Data Cleansing (Link)
- I find benefit with Remove Null Columns, but avoid Remove Null Rows as I have experienced valid rows drop unexpectedly.
- I avoid Replacing Nulls with Zeros or Blanks because doing so changes how the end users interprets missing values. It can also make tracking difficult when comparing to source material.
- I do trim whitespace, however, there are cases when keeping them is beneficial. For example, if a field has fixed-width padding then you can use that to isolate it using a length formula. If I were to have removed the whitespace, then I would lose the fixed-width as an anchor.
- If applicable, I apply Modify Case, preferably to Title Case, if it helps with readability and the end user approves of it.
- While this tool is straightforward, I recently came across a use case where the order of a union mattered.
- When joining between multiple sheets, I realized only one sheet had the headers intact, so that sheet had to be ordered first. Otherwise, the effectiveness of the Multi-Row Formula tool I was using would be disrupted.
- To set the order, enable “Set a Specific Output Order” in the Configuration pane.
Multi-Row Formula (Link)
- This tool is critical and comes up in almost every request. This is because the reason someone reaches out for help is often because they were having trouble filling in important fields across the report so that they can pivot and filter.
- For example, the use case could be to take the account or department number that only appears once in the beginning of the section, or several account numbers throughout the report, and populate it with every record.
- To configure the tool for this use case, select “Update Existing Field” for the field you want filled in. Do not select “Group By”.
- To fill down a null value from the previous row (most common): IF IsNull([Field]) THEN [Row-1:Field] ELSE [Field] ENDIF
- To pull up a value from the next row: IF IsNull([Field]) THEN [Row+1:Field] ELSE [Field] ENDIF
DateTime (Link)
- Converting dates to the right format is important for the end user to be able to filter and calculate dates within Excel.
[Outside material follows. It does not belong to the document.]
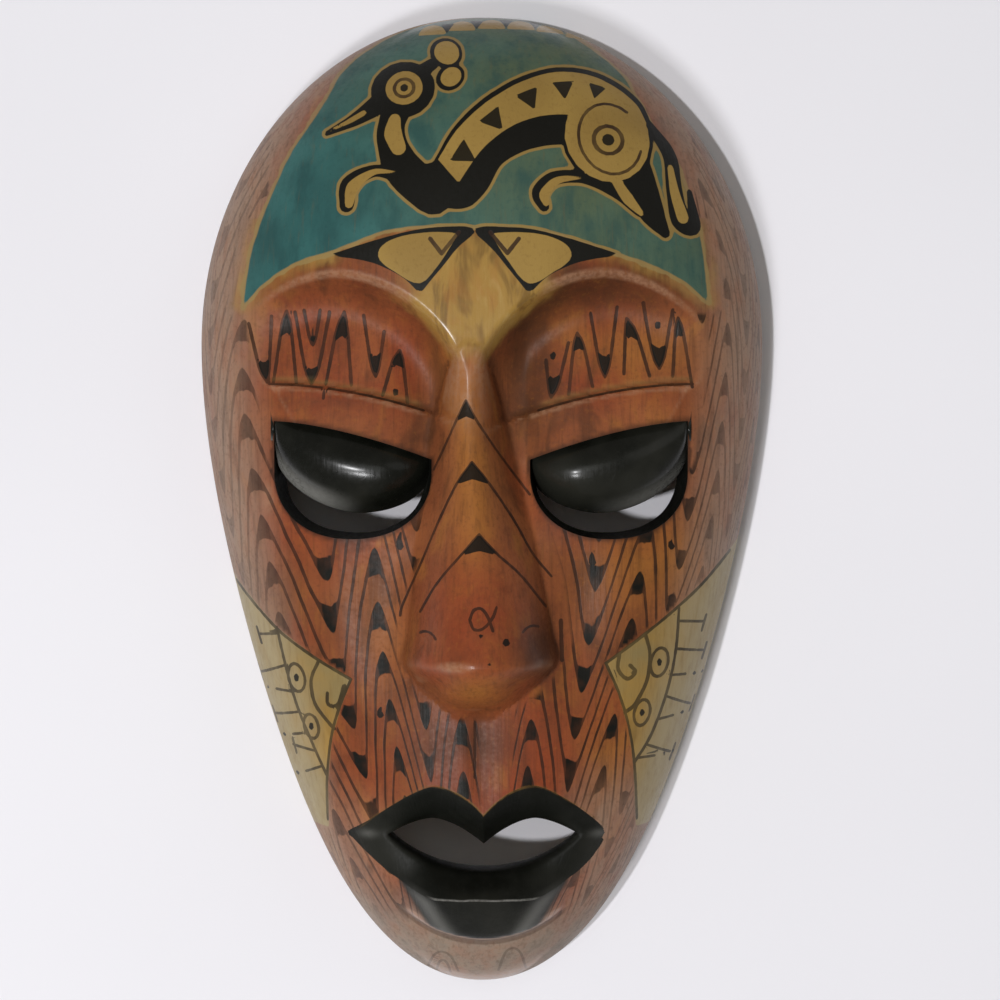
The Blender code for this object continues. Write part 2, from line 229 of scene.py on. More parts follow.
def soft_max(first, second, fillet):
    """The larger of two heights, with a fillet where they cross."""
    return first + fillet * np.logaddexp(0.0, (second - first) / fillet)


def share_to(y, end):
    """How far y lies from the mask's widest place towards one of its ends."""
    return np.clip((y - WIDEST_AT) / (end - WIDEST_AT), 0.0, 1.0)


def half_width(y):
    """Half the mask's width at a height of the pattern."""
    up, down = share_to(y, CROWN_AT), share_to(y, CHIN_AT)
    jaw = sum(part * down**power for power, part in enumerate(JAW, 2))
    return HALF_WIDTH * np.sqrt(np.clip(1.0 - up**2 - jaw, 0.0, 1.0))


def dome_height(y):
    """Height of the plain dome along the middle of the face."""
    return DOME * rounded(share_to(y, CROWN_AT), *CROWN_ROUND) * rounded(share_to(y, CHIN_AT), *CHIN_ROUND)


def section(x, y):
    """Share of the dome's height that is left at a distance from the middle."""
    reach = np.maximum(half_width(y), 1e-6)
    return rounded(np.minimum(np.abs(x) / reach, 1.0), SECTION_POWER, SECTION_POWER)


def midline(y):
    """Where the carver's middle line runs: it leans a little at the bridge of the nose."""
    return BRIDGE_SHIFT * np.exp(-(((y - BRIDGE_AT) / BRIDGE_LENGTH) ** 2))


def lid_fold(side):
    """Height of the crease over the eyelid at a distance from the middle."""
    inwards = np.clip((EYE_OUTER_CORNER - side) / LID_FOLD_LENGTH, 0.0, 2.0)
    return LID_FOLD_AT - LID_FOLD_DROP * inwards**1.8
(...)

- One frustration with this tool in Alteryx is that it requires you to rename the output column. My suggestion is to suffix the original field with “Pre” and then name the final name of the date field within the DateTime tool. Then drop the original field once validated. This preserves field lineage and avoids naming confusion after.
Summarize (Link)
- The Summarize tools is used for subtotal and total validations.
- Also, use the Summarize tool if a column which informed a level of detail is being removed and you need to consolidate the records to a lower level of detail. For example, if the end user requests to remove any employee level of detail.
Containers and Annotations (Link)
- I use containers to group workflow phases and temporarily disable work during testing.
- I rename annotations on tools I expect to revisit so the purpose is clear at a glance. I turn off the ones
Design Patterns
File and folder structure
- I found some version of this folder logic helpful for me for most Alteryx projects: Data > Workflow > Output > Deliverables.
- Outputs could be intermediate YXDBs for use between workflows or files that I want to review or format before delivery.
- Deliverables holds the the final requestor-facing copy. I keep it separate from Output so that I do not accidentally overwrite work an end user has done.
Review expected deliverable with the end user
- Ensure that you are only working with data that is important to the requestor or end user.
Deliver a sample for proof-of-concept
- If the data is large or there is urgency, working on a sample and sending it to the end user to validate is helpful could prevent future rework before working through the whole dataset.
Use YXDB file type for efficiency
- I consolidate data into the YXDB file type early if the data source spans many files, periods, or formats. The YXDB file type is developed by Alteryx and processes significantly faster than Excel. If I have multiple Alteryx workflows, I’ll output the intermediary files between them as YXDBs.
Isolate columns rather than clean
- Rather than try to clean up an existing field, I find it’s often less of a headache to isolate the values I need into a new field.
- For example, rather than try to clean up the “Credit” column, I’ll prefer to create a new “Credit” column using the Formula tool and extract the data I need from the original column.
- Similarly, if a column has multiple pieces of information that needs to be separated, such as Year and Month, I’ll create a new Year column and a new Month column to capture those details.
- This limits the number of considerations needed to make when trying to remove data, as you cannot usually see all the irregularities you’ll encounter in a large dataset, prevents unintentional impact onto other fields, and gives me more control if I want to make a change later.
- I can use the original column for reference and then deselect it when complete.
Troubleshooting by isolating records
- Use the Filter tool to isolate the problematic Record IDs before the issue appears and follow them through the workflow.
Validating totals before handoff
- Subtotals and grand totals from the original dataset need to be removed to prevent double counting. Once isolated, I’ll recreate the totals using the Summarize tool when I’m complete. Then, I’ll use the Join tool to compare them to what was listed in the report.
- For the Join, I label the totals from the report “Expected” and the ones I create called “Actual”.
- To identify errors across many records, I create a field to calculate Expected – Actual. For the difference, I use the absolute function ABS() to normalize negative and positive differences and then use the Round() function to normalize the amounts to two decimal places; otherwise, minuscule differences will show up as errors.
- For example,
- Difference Amount = Abs(Round([Expected Amount – Actual Amount], 2))
- Then, I use a filter to identify any differences > 1, as the results from > 0 often include differences due to rounding.
To summarize, these tips reflect my approach to data prep for tabular reports when the ask is urgent and the source is imperfect. If you have approaches that you also find beneficial, any suggestions, or corrections, please drop a message.